Modern Italy has its problems, but it also has truly exceptional assets. Its new high-speed trains rate pretty highly on any list of new resources, while of those from the past, Venice – it goes without saying – is truly fuori dal mondo: out of this world. From Rome to Venice on the frecciarossa – the high-speed express – takes just three and a half hours. Leave the Colosseum at lunchtime, and dine in the shadow of the Rialto Bridge. It is amazing: leaving a world of carelessly racing cars and taxis for vaporettos, after a leisurely afternoon trip traversing mountains and plains.

Of course, the Venetians resist the idea of being compatriots of the Romans: theirs are mentalities separated by millennia of differences. But while the origin of the Roman Empire is now pretty much charted by numerous excavations on the Palatine Hill, the beginnings of the Venetian Empire remain sketchier. The power and wealth of Serenissima, as the Venetian Empire became known, is utterly apparent as the vaporetto chugs down the Grand Canal. Each palace, one after the other, provides a monumental reminder of the Empire’s reach from the head of the Adriatic Sea to the Levant and, of course, in the case of Marco Polo, to China. From the 12th century until the humbling Peace of Campo Formio of 1797, this was, in many respects, the epicentre of the world. Yet on any misty or wet day, let alone when the city is inundated by acqua alta and residents and visitors alike wade everywhere, the question as to why an Empire put down its roots here of all places – a laguna morta (dead lagoon) – comes often to mind.

Waterworld

The barest skeletal history about the origins of Venice is well known.
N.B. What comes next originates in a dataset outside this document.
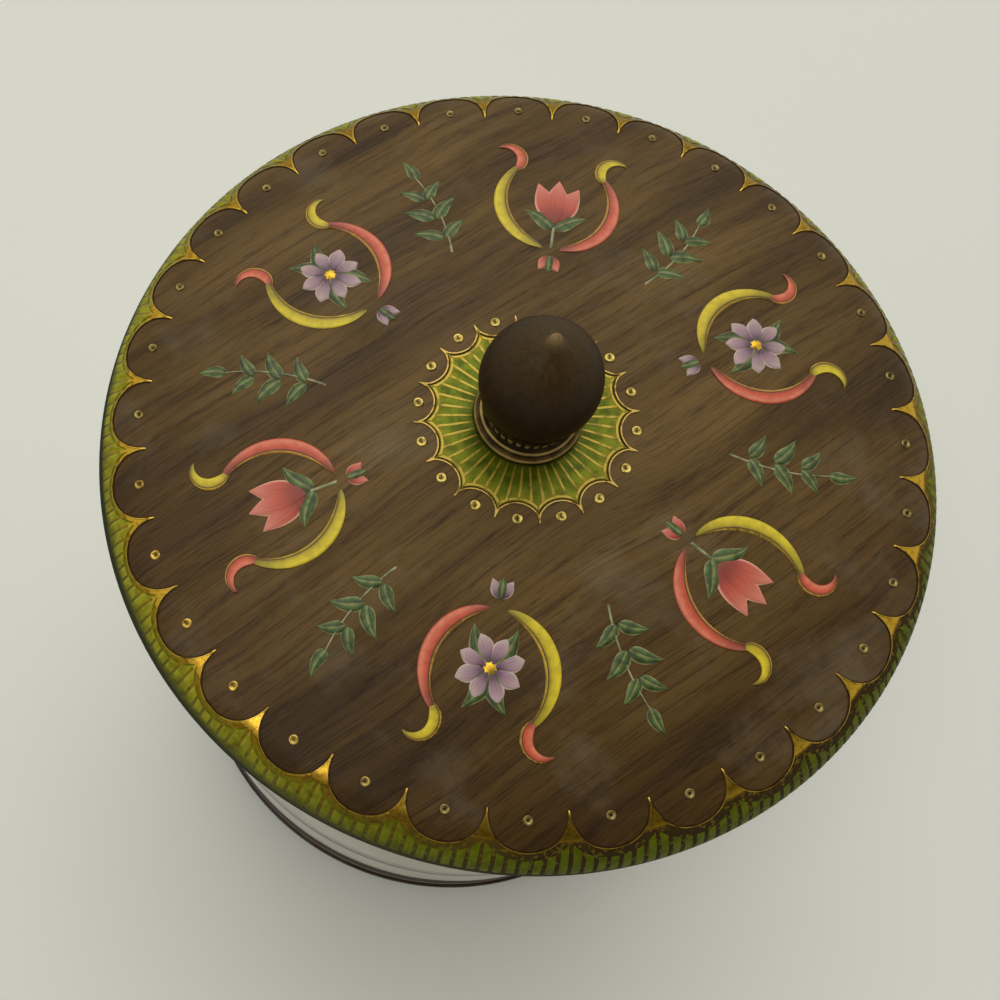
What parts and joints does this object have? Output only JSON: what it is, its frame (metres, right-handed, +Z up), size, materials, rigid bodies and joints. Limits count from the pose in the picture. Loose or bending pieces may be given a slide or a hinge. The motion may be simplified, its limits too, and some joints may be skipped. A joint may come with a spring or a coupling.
{
  "type": "tin canister",
  "caption": "Round sheet-metal storage canister with a crowned lift-off lid, a rounded lid shoulder over a curled mouth, and an acorn knob in a fluted metal cup.",
  "frame": {"origin": "centre of the base, on the surface the canister stands on", "axes": "+Z up along the canister's axis; -Y is the side the picture is taken from, and the side seam is at +Y"},
  "size_m": [0.1598, 0.1598, 0.1949],
  "materials": {
    "wall_enamel": "gloss",
    "base_enamel": "gloss",
    "lid_print": "gloss",
    "ferrule_brass": "aged satin",
    "knob_wood": "satin lacquer",
    "insert_brass": "turned",
    "screw_steel": "zinc plated",
    "washer_steel": "zinc plated"
  },
  "bodies": {
    "canister": {"body_wall": "wall_enamel", "bottom_disc": "base_enamel"},
    "lid": {"lid": "lid_print"},
    "knob": {"knob_ferrule": "ferrule_brass", "knob": "knob_wood", "knob_insert": "insert_brass", "knob_screw": "screw_steel", "screw_washer": "washer_steel"}
  },
  "joints": [
    {"name": "lid_lift", "type": "slide", "parent": "canister", "child": "lid", "axis": [0, 0, 1], "range_m": [0, 0.06]},
    {"name": "knob_turn", "type": "hinge", "parent": "lid", "child": "knob", "pos_m": [0, 0, 0.1655], "axis": [0, 0, 1], "continuous": true}
  ]
}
Dredgers have long since contended that Roman buildings of substance occupied parts of this maritime coastline before a seismic sea-level change occurred in the later 4th or early 5th centuries.

As it happens, this hydrological upheaval was when, traditional sources claim, the Veneti fled the scourge of the Huns on the mainland, seeking refuge in the new swamps. From this watery fastness, these islanders eventually established an umbilical relationship with the eastern Roman Empire when Rome declined and as north Italy fell to the Lombards.

Protected by the seaways, Cassiodorus tells us, they were premier saltwater fishermen, but, judging from their archaeology, they were also minor entrepreneurs managing commerce at the head of the Adriatic Sea. Fast-forward two centuries, and this drew the enmity of Charlemagne who, having conquered much of peninsular Italy, failed to take the lagoon. In AD 812 – two years before his death after a long, action-packed life – he finally reached a treaty with Venice, giving him a priceless foothold on the Adriatic. At long last the Carolingians of Charlemagne’s Germany could vie with the Byzantine merchants of Constantinople.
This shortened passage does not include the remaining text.